WHAT IS EXPECTED - Beginning with the first line of the data below, extract each line up to and including the one containing "and its pole.". Copy them exactly and add nothing.

RECORDS -
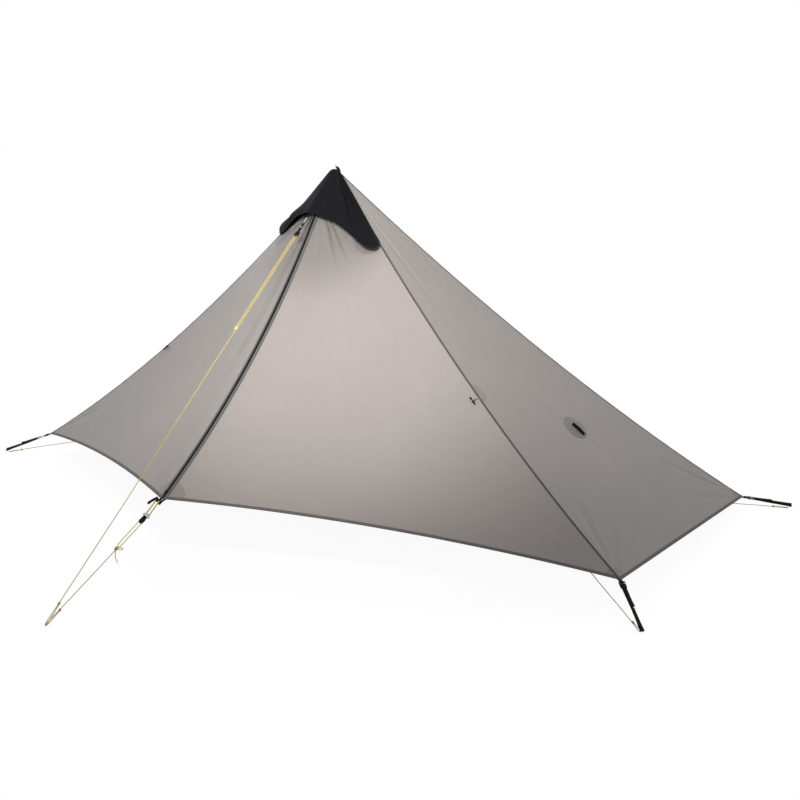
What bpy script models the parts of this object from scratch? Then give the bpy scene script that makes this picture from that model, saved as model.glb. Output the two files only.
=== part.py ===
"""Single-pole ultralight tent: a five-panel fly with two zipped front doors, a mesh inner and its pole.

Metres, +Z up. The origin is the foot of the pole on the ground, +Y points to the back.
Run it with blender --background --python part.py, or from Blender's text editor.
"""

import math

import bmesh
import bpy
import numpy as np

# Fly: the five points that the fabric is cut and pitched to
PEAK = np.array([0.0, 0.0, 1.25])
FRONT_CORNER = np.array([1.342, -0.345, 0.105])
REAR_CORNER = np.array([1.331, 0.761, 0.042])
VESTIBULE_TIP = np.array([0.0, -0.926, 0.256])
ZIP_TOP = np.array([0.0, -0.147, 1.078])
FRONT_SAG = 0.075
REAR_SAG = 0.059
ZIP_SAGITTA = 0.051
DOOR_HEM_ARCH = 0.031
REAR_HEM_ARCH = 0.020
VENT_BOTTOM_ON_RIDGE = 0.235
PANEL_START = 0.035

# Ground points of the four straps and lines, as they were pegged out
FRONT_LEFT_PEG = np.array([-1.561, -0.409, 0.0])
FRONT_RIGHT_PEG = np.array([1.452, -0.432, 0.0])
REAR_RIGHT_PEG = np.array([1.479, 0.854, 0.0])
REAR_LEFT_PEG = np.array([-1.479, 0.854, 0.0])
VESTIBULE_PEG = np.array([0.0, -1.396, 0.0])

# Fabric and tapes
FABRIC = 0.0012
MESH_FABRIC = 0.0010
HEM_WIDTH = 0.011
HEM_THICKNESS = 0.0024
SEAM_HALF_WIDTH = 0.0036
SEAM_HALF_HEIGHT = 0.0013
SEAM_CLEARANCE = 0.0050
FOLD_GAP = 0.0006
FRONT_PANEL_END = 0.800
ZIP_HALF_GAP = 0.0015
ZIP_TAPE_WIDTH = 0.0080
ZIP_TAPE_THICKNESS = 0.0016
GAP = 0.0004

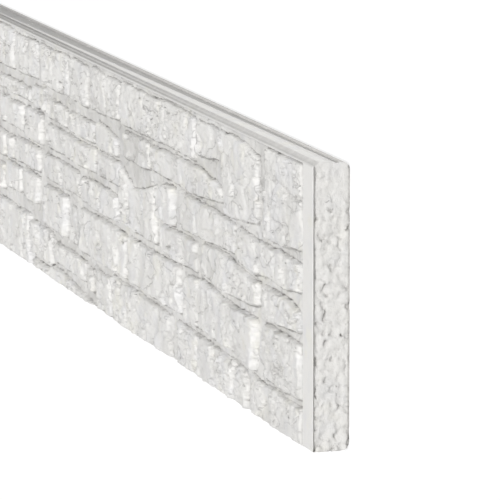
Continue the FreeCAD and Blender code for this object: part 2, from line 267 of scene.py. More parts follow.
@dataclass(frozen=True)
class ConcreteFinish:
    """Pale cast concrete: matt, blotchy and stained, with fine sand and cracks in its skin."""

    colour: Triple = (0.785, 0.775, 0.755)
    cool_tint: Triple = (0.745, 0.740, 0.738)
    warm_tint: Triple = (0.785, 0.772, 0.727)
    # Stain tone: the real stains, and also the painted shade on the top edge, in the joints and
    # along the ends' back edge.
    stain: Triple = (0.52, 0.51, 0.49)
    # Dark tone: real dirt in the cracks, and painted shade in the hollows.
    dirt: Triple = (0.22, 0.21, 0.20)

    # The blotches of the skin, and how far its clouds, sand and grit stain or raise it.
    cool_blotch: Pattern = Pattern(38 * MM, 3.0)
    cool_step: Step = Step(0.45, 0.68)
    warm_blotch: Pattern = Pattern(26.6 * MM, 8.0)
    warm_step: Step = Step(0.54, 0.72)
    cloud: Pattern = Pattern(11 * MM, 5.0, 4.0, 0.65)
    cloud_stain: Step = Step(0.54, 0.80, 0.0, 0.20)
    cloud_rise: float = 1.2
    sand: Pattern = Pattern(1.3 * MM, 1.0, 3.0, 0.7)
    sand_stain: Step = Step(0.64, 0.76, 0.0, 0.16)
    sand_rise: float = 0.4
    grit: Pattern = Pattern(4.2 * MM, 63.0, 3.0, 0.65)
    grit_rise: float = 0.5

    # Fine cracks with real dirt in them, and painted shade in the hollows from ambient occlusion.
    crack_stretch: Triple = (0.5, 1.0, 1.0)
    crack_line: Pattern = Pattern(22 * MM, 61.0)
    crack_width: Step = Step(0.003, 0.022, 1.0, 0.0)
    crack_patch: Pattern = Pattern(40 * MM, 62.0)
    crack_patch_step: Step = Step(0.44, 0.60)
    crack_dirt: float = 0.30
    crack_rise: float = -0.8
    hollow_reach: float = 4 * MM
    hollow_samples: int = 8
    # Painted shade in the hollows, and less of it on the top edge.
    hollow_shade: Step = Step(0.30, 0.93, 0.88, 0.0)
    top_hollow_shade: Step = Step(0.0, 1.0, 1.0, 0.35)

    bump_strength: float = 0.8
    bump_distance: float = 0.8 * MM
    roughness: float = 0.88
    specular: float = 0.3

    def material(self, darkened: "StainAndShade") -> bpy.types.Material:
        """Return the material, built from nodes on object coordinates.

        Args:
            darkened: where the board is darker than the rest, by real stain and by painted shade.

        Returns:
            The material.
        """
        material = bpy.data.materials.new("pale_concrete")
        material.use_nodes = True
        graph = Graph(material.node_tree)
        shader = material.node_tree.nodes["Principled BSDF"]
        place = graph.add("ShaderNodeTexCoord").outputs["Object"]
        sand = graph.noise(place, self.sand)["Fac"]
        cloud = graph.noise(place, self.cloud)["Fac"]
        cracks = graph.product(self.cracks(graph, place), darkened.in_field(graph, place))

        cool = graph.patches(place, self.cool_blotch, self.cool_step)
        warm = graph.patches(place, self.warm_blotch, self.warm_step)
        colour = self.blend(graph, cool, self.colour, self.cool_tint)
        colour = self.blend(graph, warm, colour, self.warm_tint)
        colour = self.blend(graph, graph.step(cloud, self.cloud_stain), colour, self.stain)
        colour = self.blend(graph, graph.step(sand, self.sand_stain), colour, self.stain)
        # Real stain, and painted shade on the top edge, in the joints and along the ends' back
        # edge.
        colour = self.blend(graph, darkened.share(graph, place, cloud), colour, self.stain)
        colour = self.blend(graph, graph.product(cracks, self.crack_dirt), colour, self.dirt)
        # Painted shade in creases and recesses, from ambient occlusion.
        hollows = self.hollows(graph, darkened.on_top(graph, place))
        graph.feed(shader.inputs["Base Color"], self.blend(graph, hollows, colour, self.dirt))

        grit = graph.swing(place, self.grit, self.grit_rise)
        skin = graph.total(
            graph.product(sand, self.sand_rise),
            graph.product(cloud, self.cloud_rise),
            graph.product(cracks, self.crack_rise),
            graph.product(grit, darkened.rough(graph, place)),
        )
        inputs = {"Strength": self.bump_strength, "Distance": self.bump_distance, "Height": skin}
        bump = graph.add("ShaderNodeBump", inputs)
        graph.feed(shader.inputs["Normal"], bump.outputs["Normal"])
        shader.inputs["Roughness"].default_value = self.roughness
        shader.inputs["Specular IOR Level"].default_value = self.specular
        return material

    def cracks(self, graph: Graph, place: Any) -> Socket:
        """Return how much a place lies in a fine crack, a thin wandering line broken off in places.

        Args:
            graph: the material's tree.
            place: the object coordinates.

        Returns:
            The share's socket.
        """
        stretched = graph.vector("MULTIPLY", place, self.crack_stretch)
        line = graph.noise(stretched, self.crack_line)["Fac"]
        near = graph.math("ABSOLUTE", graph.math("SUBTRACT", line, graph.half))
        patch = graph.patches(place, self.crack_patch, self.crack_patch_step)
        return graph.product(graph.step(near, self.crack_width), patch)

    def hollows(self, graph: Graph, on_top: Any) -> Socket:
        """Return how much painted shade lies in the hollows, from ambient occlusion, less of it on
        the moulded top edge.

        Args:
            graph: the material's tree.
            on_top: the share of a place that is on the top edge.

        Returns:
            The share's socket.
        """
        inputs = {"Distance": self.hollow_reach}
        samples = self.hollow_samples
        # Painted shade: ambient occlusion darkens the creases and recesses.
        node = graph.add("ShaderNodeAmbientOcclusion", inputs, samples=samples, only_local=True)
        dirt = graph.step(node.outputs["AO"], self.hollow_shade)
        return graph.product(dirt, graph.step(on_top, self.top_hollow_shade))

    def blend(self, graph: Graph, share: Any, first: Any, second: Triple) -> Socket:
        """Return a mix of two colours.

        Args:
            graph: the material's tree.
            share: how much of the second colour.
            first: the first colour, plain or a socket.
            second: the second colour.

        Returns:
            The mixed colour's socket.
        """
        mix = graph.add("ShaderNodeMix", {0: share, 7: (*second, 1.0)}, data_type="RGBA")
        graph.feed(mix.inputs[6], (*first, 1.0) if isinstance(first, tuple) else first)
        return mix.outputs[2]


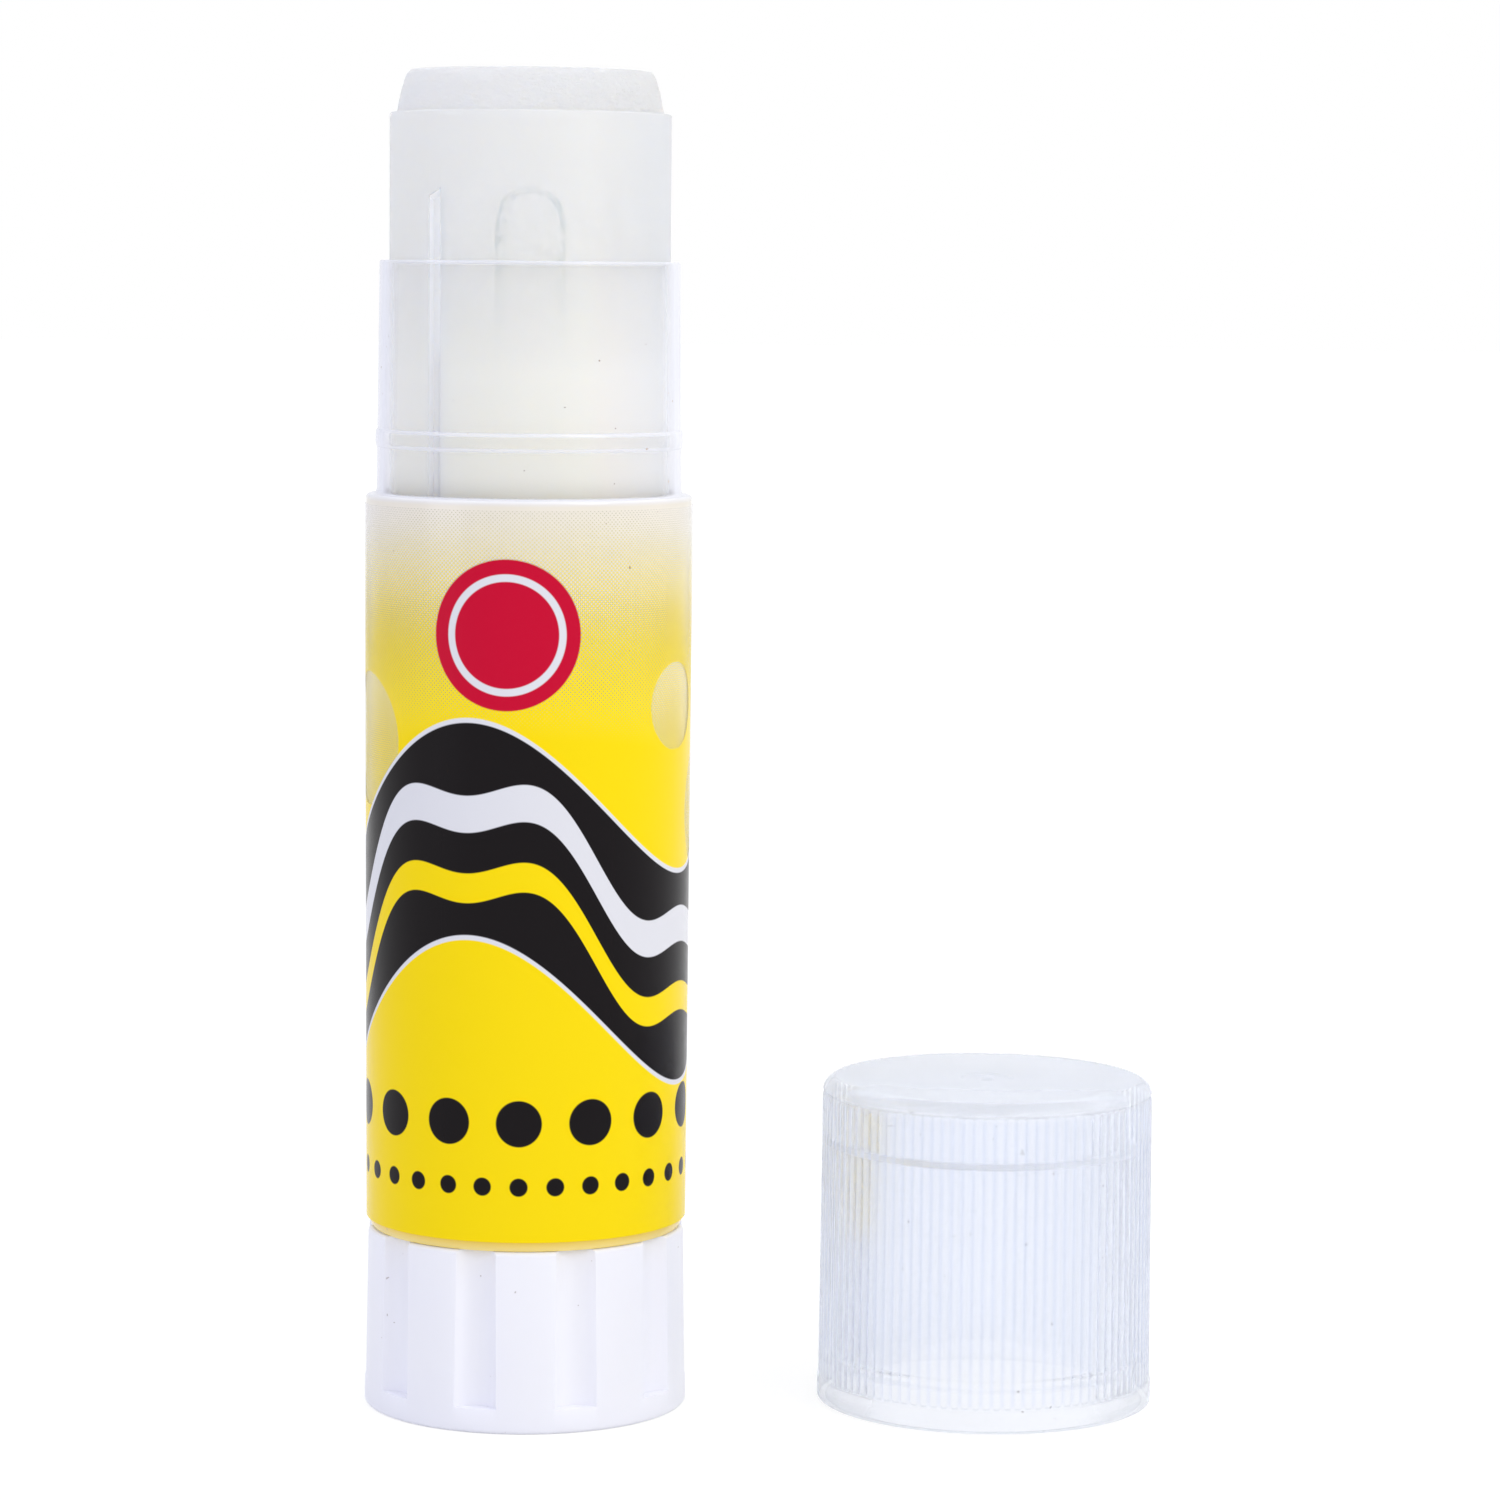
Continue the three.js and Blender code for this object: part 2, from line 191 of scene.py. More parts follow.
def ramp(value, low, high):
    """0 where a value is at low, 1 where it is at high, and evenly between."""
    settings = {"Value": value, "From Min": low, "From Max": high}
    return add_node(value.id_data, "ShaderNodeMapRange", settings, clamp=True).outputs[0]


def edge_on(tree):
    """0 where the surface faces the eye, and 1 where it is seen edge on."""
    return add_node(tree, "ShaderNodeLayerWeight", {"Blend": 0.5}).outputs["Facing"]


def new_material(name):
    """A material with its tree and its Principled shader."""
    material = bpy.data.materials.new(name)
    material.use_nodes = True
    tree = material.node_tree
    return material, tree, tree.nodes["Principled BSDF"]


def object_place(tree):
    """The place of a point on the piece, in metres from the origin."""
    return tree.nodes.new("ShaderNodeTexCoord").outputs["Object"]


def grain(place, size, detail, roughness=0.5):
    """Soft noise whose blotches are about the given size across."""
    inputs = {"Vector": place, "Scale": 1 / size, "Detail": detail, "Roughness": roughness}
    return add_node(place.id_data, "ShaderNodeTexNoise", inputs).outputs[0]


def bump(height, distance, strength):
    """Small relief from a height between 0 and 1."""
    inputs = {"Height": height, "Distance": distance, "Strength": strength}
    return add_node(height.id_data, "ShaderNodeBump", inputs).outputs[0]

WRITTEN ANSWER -
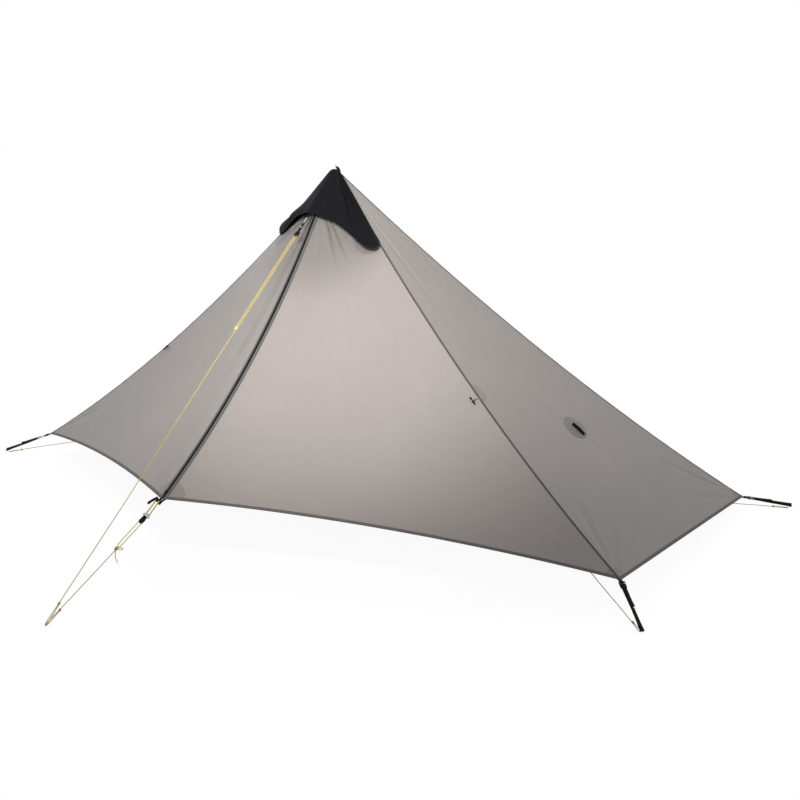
What bpy script models the parts of this object from scratch? Then give the bpy scene script that makes this picture from that model, saved as model.glb. Output the two files only.
=== part.py ===
"""Single-pole ultralight tent: a five-panel fly with two zipped front doors, a mesh inner and its pole.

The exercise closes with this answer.